– Может, да. А может, нет. Я не знаю. Да и не очень-то жажду узнать. Вы сами в это ввязались. Может быть, в другой раз не станете так поспешно соглашаться. Это дело бесперспективное, приятель, абсолютно бесперспективное, – сказал он, направляясь к двери.
– Погодите минутку, – быстро проговорил я. Мне показалось, что он не прочь потрепаться. Иногда он все же бросал какие-то намеки. – А что по поводу Канлифа? Он-то, надеюсь, попался?
– И я надеюсь.
– А тот человек, что за мной следил?
– Не имею никаких сведений. Знаете, нельзя сказать, что они забрасывают меня открытками.
– А что с Нимеком?
– Нимеком?
– Я вам о нем рассказывал. Владельцем маленькой стекольной фирмы, в которой я работал. Братом моей няньки.
– А-а, с ним. Он забавный тип, этот Нимек. Знаете, он все еще пишет своей сестре.
– Все еще пишет няне? Но она ведь умерла!
– Да. Это вы так считаете. Но ему, возможно, никто об этом не сообщил. На прошлой неделе она выглядела очень даже живой. Мы посылали своего человека проверить.
Я, как громом пораженный, смотрел ему вслед.
Вскоре такие вот мелкие уколы стали его главным развлечением. Может, это помогало ему одолеть скуку. Не могу сейчас припомнить все наши разговоры. Помню очень ясно только один. Я с самого начала лихорадочно думал, как вообще получилось, что меня втравили в это дело. И однажды сказал Роддингхэду, что такой способ передачи важных секретов малость попахивает дешевым детективом.
– Думаете?
– Неужели они не могли вложить эту бумажку в портфель какого-нибудь дипломата?

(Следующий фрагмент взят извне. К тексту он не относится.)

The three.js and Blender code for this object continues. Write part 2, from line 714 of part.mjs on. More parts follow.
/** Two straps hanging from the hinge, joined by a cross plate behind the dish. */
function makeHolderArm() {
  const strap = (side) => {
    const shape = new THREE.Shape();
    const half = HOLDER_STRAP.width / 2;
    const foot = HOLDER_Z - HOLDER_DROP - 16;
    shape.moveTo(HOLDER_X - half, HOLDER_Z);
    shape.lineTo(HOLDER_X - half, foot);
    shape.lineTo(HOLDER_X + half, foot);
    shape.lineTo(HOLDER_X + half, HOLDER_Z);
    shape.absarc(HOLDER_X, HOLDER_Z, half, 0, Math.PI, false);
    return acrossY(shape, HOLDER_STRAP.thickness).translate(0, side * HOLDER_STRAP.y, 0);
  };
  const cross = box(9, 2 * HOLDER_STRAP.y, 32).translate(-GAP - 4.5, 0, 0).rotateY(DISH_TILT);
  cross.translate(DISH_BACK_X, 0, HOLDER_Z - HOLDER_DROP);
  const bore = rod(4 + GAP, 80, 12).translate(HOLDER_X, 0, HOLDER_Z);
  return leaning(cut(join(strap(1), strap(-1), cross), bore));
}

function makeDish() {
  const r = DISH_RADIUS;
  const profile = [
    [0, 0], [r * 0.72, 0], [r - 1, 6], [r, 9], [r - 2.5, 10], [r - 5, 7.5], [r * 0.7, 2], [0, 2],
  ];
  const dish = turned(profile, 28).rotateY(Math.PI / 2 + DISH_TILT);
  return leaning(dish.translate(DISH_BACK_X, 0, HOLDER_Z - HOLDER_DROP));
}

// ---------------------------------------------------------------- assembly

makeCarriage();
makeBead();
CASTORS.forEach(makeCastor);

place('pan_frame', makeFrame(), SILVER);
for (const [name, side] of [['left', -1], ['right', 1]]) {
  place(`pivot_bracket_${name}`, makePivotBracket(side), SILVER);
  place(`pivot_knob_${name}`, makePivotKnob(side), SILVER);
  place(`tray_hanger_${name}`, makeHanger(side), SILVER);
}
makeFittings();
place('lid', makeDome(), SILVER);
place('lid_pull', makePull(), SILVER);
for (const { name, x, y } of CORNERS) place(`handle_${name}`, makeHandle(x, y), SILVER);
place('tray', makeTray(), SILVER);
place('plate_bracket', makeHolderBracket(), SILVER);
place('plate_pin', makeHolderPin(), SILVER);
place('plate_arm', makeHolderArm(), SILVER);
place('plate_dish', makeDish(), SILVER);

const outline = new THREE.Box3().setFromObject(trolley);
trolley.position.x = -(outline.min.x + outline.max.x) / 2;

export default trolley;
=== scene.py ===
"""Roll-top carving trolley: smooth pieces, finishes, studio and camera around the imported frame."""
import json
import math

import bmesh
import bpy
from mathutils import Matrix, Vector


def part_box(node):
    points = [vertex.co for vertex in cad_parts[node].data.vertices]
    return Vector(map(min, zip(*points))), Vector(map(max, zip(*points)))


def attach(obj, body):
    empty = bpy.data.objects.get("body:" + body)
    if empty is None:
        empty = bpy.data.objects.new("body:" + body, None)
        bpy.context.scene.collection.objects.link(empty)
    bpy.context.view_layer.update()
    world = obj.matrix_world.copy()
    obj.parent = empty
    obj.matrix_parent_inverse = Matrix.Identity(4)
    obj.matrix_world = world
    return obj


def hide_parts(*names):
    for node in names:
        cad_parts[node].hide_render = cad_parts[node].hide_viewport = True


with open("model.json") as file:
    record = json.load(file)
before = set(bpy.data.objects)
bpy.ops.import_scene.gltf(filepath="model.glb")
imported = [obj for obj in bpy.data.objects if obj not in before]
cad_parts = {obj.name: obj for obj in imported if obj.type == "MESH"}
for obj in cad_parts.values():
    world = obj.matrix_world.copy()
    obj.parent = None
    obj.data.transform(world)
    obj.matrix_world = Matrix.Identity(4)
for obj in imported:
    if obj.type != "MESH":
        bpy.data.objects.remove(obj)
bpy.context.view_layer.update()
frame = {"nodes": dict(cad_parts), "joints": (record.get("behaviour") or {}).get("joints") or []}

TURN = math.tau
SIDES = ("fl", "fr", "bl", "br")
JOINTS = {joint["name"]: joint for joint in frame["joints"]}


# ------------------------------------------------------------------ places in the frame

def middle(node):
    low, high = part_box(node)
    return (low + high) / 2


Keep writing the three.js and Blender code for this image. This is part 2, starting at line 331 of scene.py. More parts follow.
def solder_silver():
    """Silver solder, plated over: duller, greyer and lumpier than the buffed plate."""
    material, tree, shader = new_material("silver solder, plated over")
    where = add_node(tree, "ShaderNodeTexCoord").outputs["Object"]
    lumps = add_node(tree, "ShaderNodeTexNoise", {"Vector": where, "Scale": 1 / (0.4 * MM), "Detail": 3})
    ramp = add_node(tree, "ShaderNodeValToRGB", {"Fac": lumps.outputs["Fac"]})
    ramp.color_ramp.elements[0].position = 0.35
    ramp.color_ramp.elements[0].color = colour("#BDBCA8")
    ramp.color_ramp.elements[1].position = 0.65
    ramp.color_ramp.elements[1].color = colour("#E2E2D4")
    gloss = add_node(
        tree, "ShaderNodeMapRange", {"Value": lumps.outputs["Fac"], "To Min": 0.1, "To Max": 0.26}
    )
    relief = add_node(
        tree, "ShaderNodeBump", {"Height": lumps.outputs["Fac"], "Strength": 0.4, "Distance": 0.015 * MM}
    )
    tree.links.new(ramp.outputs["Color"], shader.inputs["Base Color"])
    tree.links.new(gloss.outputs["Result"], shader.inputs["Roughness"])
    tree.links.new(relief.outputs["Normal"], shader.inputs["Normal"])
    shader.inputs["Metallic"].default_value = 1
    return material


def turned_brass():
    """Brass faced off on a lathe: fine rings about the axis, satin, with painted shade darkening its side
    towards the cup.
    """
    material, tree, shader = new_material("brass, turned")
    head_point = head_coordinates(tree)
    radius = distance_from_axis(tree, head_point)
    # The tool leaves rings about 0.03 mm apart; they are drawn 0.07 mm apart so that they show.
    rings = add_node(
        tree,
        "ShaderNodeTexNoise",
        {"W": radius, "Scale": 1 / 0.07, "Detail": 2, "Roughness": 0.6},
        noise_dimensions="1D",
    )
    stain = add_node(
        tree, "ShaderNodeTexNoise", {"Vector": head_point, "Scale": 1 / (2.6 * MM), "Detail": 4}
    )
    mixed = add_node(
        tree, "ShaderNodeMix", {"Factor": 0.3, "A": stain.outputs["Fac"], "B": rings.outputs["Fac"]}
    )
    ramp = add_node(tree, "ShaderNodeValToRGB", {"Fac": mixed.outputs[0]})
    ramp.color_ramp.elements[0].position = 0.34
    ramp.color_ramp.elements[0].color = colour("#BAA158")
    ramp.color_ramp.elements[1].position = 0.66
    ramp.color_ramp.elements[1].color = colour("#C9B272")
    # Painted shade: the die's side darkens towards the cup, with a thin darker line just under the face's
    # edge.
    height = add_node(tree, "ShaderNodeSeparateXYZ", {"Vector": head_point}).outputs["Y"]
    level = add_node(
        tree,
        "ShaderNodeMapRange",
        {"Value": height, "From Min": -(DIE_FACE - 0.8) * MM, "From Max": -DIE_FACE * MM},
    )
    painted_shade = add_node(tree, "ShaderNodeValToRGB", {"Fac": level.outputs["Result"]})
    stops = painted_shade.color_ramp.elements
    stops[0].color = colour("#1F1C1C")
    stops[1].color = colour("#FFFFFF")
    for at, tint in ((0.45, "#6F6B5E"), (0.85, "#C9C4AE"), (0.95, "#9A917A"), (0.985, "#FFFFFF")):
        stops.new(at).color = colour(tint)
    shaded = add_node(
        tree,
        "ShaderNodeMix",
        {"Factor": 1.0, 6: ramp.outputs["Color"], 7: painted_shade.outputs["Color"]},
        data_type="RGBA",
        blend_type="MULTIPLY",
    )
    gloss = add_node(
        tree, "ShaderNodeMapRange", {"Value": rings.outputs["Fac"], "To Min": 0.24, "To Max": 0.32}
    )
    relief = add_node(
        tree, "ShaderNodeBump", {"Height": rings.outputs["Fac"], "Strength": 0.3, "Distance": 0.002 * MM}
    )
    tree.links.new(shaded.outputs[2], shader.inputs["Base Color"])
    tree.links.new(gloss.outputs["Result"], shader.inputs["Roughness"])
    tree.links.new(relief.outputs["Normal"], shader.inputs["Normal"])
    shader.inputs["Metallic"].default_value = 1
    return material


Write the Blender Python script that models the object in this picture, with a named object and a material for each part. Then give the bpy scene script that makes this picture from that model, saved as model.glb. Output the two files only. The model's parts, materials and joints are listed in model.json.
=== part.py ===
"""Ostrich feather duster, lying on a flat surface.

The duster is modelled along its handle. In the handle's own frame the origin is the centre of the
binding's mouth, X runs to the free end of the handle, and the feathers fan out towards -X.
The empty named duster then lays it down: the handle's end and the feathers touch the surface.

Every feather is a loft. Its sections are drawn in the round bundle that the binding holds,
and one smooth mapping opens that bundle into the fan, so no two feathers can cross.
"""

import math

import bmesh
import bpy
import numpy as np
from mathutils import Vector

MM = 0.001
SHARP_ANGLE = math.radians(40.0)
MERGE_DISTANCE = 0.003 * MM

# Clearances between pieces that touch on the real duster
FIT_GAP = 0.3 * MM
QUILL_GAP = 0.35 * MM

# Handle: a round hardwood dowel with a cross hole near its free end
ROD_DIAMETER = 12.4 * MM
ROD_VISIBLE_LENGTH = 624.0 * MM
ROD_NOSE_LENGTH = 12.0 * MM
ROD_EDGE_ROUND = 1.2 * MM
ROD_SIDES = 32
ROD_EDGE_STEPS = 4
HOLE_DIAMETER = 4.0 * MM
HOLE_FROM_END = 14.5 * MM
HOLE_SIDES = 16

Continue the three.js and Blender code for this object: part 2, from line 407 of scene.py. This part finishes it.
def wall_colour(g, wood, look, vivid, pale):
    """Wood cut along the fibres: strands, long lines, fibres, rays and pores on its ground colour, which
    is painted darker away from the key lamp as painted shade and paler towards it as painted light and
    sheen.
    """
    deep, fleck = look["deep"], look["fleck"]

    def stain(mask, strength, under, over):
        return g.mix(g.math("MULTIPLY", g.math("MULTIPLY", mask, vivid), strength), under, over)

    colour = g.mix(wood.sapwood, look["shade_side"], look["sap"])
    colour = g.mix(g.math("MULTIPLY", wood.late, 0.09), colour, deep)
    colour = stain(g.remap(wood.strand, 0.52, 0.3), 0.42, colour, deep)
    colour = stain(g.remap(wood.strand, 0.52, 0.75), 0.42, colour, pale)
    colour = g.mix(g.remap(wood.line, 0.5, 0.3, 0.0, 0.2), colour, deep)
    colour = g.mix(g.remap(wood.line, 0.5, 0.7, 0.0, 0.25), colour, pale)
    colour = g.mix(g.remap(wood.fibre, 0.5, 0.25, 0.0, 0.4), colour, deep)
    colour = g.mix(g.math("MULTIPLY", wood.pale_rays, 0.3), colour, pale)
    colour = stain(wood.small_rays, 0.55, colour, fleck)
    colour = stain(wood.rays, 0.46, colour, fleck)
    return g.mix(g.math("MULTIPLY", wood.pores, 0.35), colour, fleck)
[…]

– Понятия не имею, приятель. Может, это была какая-то совершенно независимая операция. Такое тоже случается.
– Так значит, это сделала кучка любителей?
– Среди моих сведений подобное не значится.
– Вы хотите сказать, что Канлиф – настоящий шпион?
– Именно это я и имел в виду. Вас, наверно, не очень удивит, что это имя у него не единственное.